Last spring, the editorial board of The Dartmouth voted to publish a house editorial opposing a plan to create a women's resource center on campus. That evening, before the opinion appeared in print, a small group of women came to the D demanding we not print it. They felt only women should be allowed to have an opinion on the matter and that we editors didn't realize the impact an editorial critical of the center might have on the status of women. After debating with us for a few minutes, several of the women began to cry. One woman screamed at me through her tears that I had "no right, no right."
The fact is, of course, that The Dartmouth did have a right to its opinion. It had that right then and it has it now. On a college campus, particularly one with Dartmouth's strong academic reputation, open, reasonable debate on issues affecting us is central to the intellectual process. But too often we see campus conversation degenerate into what amounts to a parochial battle for political gain. People involved in debate become and remain nothing more than emotional constituencies. They are more interested in scoring points toward the prize of having the winning opinion of the day than in embracing intellectual growth. The real ambiguousness of the terms "right" and "wrong" is forgotten; if you don't agree with us, you're wrong.
When I was in high school, I imagined college as a place where everyone was open-minded enough to accept, though not necessarily agree with, intelligent, well-articulated opinions contrary to their own. I have realized since how naive that expectation was on a campus as politicized as Dartmouth's. Where else could a debate over a single issue, the Indian symbol, continue for more than a decade?
Surely we all have our opinions firmly in place. Surely we are aware how the various self-acknowleged constituencies feel about the issue. There is no intellectual growth to be gained from continuing agitation, such as the proselytizing that goes on every fall when the pro-Indian symbol groups attempt to win the support of the freshmen. But there is the hope of a possible political win. The pit bulls of Dartmouth clamp their jaws as tightly as ever and refuse to let go until they have won.
Implicit in the erection of shanties on the Green was the admission that intellectual debate had failed once again. Unable to win the College over to their point of view on South Africa, students left the intellectual realm and took physical action. It should have come as no surprise when their counterparts on the opposite side of the political agenda decided to fight with similar tactics, using sledgehammers to destroy the shanties. Symbols fighting symbols is a sorry state of affairs.
In the debate over Dartmouth's alma mater, both sides seemed so concerned with their own interests, either keeping or jettisoning "Men of Dartmouth," that little communication went on. Both the student and the alumni committees investigating the issue have postponed making a decision. At official occasions, both versions are printed and one can choose to sing the traditional version or the contemporary, nongender-specific one.
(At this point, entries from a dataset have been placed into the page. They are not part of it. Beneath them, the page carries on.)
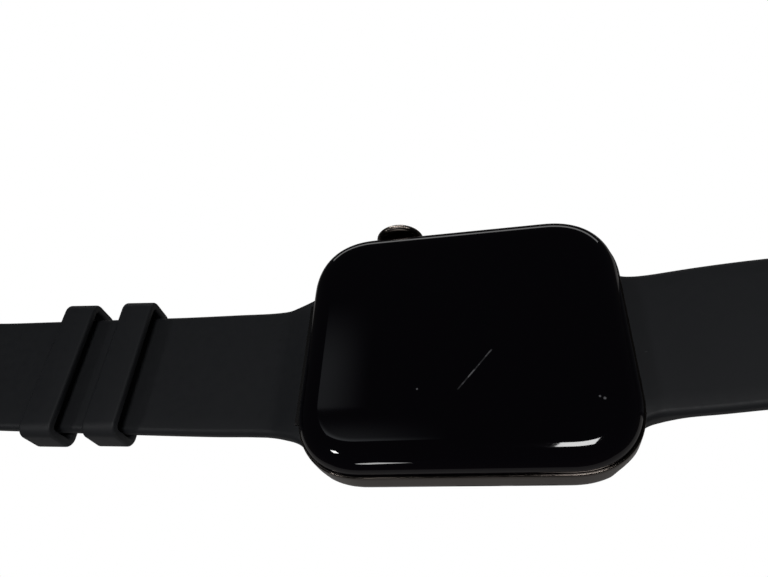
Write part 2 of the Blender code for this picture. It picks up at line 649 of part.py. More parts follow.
def strap_end(name, start, end):
    """The last link of the short strap: an eye for the spring bar, slotted for the tongue."""
    length, slope = direction(start, end)
    meet = math.degrees(math.asin(LINK_ROUND / STRAP_END_RADIUS))
    outline = arc((0, 0), LINK_ROUND, 90, 270, 8)
    outline += arc((length, 0), STRAP_END_RADIUS, -180 + meet, 180 - meet, 16)
    link = extrusion_along_y(name, outline, strap_width(start[0]) / 2, "silicone")
    tapered(link, start[0], length)
    bore = rod("bar_bore_cutter", (length, -REACH, 0), (length, REACH, 0), BAR_BORE)
    slot = box(
        "tongue_slot_cutter",
        (length - TONGUE_SLOT_LENGTH, -TONGUE_SLOT_HALF, -REACH),
        (length + REACH, TONGUE_SLOT_HALF, REACH),
    )
    for thing in (link, bore, slot):
        place(thing, (-start[0], 0, start[1]), 180, slope)
    return cut(link, bore, slot)


def buckle(bar):
    """A frame and a tongue that both turn on the spring bar through the strap's end."""
    location = (-bar[0], 0, bar[1])
    half_in = FRAME_INNER / 2
    half_out = half_in + FRAME_ARM
    round_out, round_in = FRAME_CORNER, FRAME_INNER_CORNER
    inner_end = FRAME_REACH - FRAME_ARM - round_in
    outer = [
        (-FRAME_BACK, -half_out), *arc((FRAME_REACH - round_out, round_out - half_out), round_out, -90, 0, 6),
        *arc((FRAME_REACH - round_out, half_out - round_out), round_out, 0, 90, 6), (-FRAME_BACK, half_out),
        (-FRAME_BACK, half_in), *arc((inner_end, half_in - round_in), round_in, 90, 0, 4),
        *arc((inner_end, round_in - half_in), round_in, 0, -90, 4), (-FRAME_BACK, -half_in),
    ]
    frame = plate("buckle_frame", [outer], -FRAME_THICK / 2, FRAME_THICK / 2, "black_steel")
    bevel = frame.modifiers.new("edges", "BEVEL")
    bevel.width = FRAME_EDGE
    bevel.segments = 2
    bevel.angle_limit = math.radians(50)
    holes = rod("frame_bore_cutter", (0, -REACH, 0), (0, REACH, 0), BAR_BORE)
    reach = half_out - GAP
    bar_rod = rod("buckle_bar", (0, -reach, 0), (0, reach, 0), BAR_RADIUS, "steel")
    low = FRAME_THICK / 2 + GAP
    high = low + TONGUE_THICK
    arm = extrusion_along_y(
        "tongue_arm",
        [
            (0, TONGUE_EYE / 4), (FRAME_REACH * 0.55, low), (FRAME_REACH - 2 * GAP, low),
            (FRAME_REACH - GAP, high - GAP), (FRAME_REACH - 3 * GAP, high),
            (FRAME_REACH * 0.4, high), (0, TONGUE_EYE - SNUG),
        ],
        TONGUE_WIDTH / 2,
    )
    half = TONGUE_WIDTH / 2 + TONGUE_SIDE
    tongue = rod("buckle_tongue", (0, -half, 0), (0, half, 0), TONGUE_EYE, "black_steel", 24)
    eye = rod("tongue_eye_cutter", (0, -REACH, 0), (0, REACH, 0), BAR_BORE)
    for thing in (frame, holes, bar_rod, arm, tongue, eye):
        place(thing, location, 180, BUCKLE_TILT)
    cut(frame, holes)
    cut(join(tongue, arm), eye)


def straps():
    strap_root("strap_12_root", STRAP_12_POINTS[0], ROOT_12_HEIGHTS, ROOT_12_SLOPE, 180)
    strap_root("strap_6_root", STRAP_6_POINTS[0], ROOT_6_HEIGHTS, ROOT_6_SLOPE, 0)
    strap_lug("lug_12", 180)
    strap_lug("lug_6", 0)
    release_button("release_button_12", -1)
    release_button("release_button_6", 1)
    for number in range(1, 4):
        start, end = STRAP_12_POINTS[number - 1 : number + 1]
        strap_link(f"strap_12_link_{number}", start, end, 180)
    strap_end("strap_12_link_4", *STRAP_12_POINTS[3:5])
    for number in range(1, 6):
        start, end = STRAP_6_POINTS[number - 1 : number + 1]
        link = strap_link(f"strap_6_link_{number}", start, end, 0)
        if number >= FIRST_HOLE_LINK:
            strap_holes(link, direction(start, end)[0])
    strap_tail("strap_6_link_6", *STRAP_6_POINTS[5:7])
    for number, (distance, lift) in enumerate(zip(KEEPER_X, KEEPER_LIFT), 1):
        keeper(f"keeper_{number}", distance, lift)
    buckle(STRAP_12_POINTS[-1])


case_body()
cover_glass()
back_and_sensors()
inside()
crown()
side_button()
straps()
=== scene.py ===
"""Looks of the smartwatch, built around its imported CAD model. Lengths are in metres."""

import json
import math

import bmesh
import bpy
from mathutils import Matrix, Vector


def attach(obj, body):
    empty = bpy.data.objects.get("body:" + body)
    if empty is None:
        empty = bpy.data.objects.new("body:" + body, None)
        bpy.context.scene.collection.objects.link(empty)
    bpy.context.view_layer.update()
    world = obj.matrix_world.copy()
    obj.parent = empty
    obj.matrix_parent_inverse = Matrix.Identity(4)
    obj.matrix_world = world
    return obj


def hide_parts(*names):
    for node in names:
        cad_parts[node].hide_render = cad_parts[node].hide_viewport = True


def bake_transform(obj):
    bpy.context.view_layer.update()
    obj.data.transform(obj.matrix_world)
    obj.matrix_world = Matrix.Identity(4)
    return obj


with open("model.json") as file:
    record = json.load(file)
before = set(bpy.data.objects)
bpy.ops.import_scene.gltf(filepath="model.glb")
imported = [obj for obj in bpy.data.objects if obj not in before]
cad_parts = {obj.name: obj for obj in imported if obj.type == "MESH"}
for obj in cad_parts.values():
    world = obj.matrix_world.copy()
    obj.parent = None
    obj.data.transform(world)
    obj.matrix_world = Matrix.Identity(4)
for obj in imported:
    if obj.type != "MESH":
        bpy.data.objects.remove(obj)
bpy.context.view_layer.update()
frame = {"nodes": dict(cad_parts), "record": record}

# ---- dimensions of the case; its outline, height, slots, crown place and button place repeat the CAD's ----
CASE_HALF = (0.02250, 0.01890)  # half its length and half its width
CASE_CORNER, CORNER_POWER = 0.0099, 2.3  # each corner is part of a superellipse
CASE_BASE, WALL_LOW, WALL_TOP, GLASS_TOP = 0.0007, 0.0044, 0.0066, 0.0107
ROUND_IN, ROUND_UP = 0.0028, 0.0037  # how far the wall curves in, and over what height
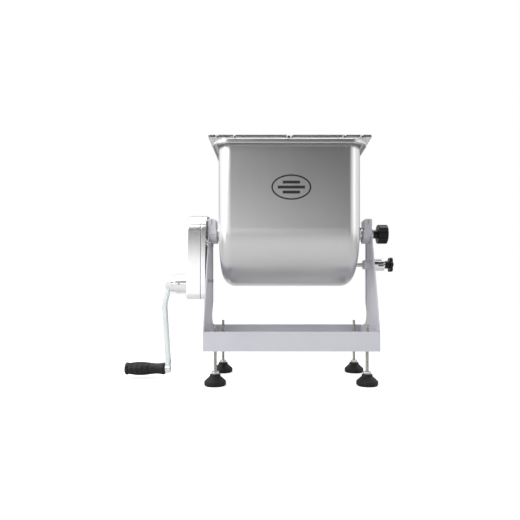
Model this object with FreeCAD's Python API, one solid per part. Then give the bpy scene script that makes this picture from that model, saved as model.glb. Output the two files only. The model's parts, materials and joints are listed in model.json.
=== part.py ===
import FreeCAD, Part
import math
import os

Vector = FreeCAD.Vector

# Hand-cranked tilting meat mixer. A stainless trough hangs on two trunnions between painted
# uprights, a spur gear train in the left-hand casing turns the paddle shaft, and an index
# plunger in the right-hand upright locks the trough level or tipped forward.
# Millimetres, +Z up, the trough tips towards -Y. The design frame has X = 0 midway between the
# uprights; row_shift_x moves every piece so that the whole machine is centred on the origin.

# Bolts that hold the uprights to the frame
bolt_radius = 3.0
bolt_head_radius = 5.5
bolt_head_height = 2.4
bolt_recess_flats = 4.0
bolt_recess_depth = 1.6
bolt_tail = 8.0
bolt_nut_flats = 10.0
bolt_nut_height = 5.0

# Base frame and uprights
frame_length = 400.0
frame_depth = 216.0
frame_bottom = 81.0
frame_height = 45.0
sheet = 3.0
frame_top = frame_bottom + frame_height
frame_end = frame_length / 2
corner_plate_size = 46.0
corner_plate_thickness = 4.0
bolting_tab_thickness = 3.0
bolting_tab_lap = 6.0

# Main axis: trough trunnions, paddle shaft and clamp knob all turn about it
axis_height = 358.0

# Upright outline, front to back and upwards
upright_front_top_y = -24.0
upright_front_foot_y = -108.0
upright_back_y = 32.0
upright_flare_y = 51.0
upright_foot_back_y = 72.0
upright_flare_top = 161.0
upright_flare_low = 134.0
upright_flange_depth = 5.5
upright_flange_run_out = 30.0
bolting_tab_set_back = 10.0
bolting_tab_drop = 37.0
upright_bolt_points = ((-70.0, 104.0), (-10.0, 104.0), (50.0, 104.0))
upright_plate_top = axis_height - 3.0

# Bearing heads on the uprights
head_inner = 179.5
head_outer = 200.5
cap_inner = 182.0
ledge_half_depth = 24.0
ledge_top = axis_height + 8.0
cap_half_depth = 21.0
cap_top = axis_height + 36.5
saddle_radius = 23.5
cap_edge_radius = 5.0
cap_plug_rise = 4.0
cap_screw_places = (-18.0, 18.0)
cap_screw_x = (cap_inner + head_outer) / 2
cap_screw_radius = 2.0
cap_screw_head_radius = 3.0
cap_screw_head_height = 4.0
cap_screw_seat = 12.0
head_hole_play = 0.5
bush_outer_radius = 15.5
running_gap = 0.05
fixed_gap = 0.02
screw_play = 0.2

# Trough
tank_radius = 128.0
tank_wall = 1.5
tank_left = -165.0
tank_right = 155.0
tank_edge_radius = 31.0
rim_top = 550.0
rim_length = 346.0
rim_depth = 286.0
rim_corner = 39.0
lip_height = 8.5
rim_bend = 6.0
tank_middle = (tank_left + tank_right) / 2
tank_length = tank_right - tank_left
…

Do traditionalists understand why women feel the need to change the song? Do women understand why many aiumni feel such a connection with the song as it was originally written? Perhaps the answer to both questions is yes, but it's more likely that each side views the other as alien and unapproachable. This should not be the case. Discourse and communication connote a coming together, a mutual understanding often bypassed on the fast track toward an expedient solution.
The day the editorial on the women's resource center appeared in The Dartmouth, there was a "speak-out" in the Top of the Hop to discuss the alleged sexism of the paper. At the forum, a woman professor took the microphone and said the paper had been wrong in its opinion. She didn't say our logic was faulty or our research flawed; she said our opinion was wrong. Her statement was as ridiculous as it was revealing. For many at Dartmouth, debate means decomposing an argument into a battle over right and wrong in the shortest amount of time. The professor at the Hop reduced the debate to nonsense from the beginning. You're wrong, I'm right. I wonder now why she didn't just stick out her tongue.
Matthew Garcia, a senior from Charlotte, NorthCarolina, is managing editor of The Dartmouth as well as a Whitney Campbell intern at the Alumni Magazine.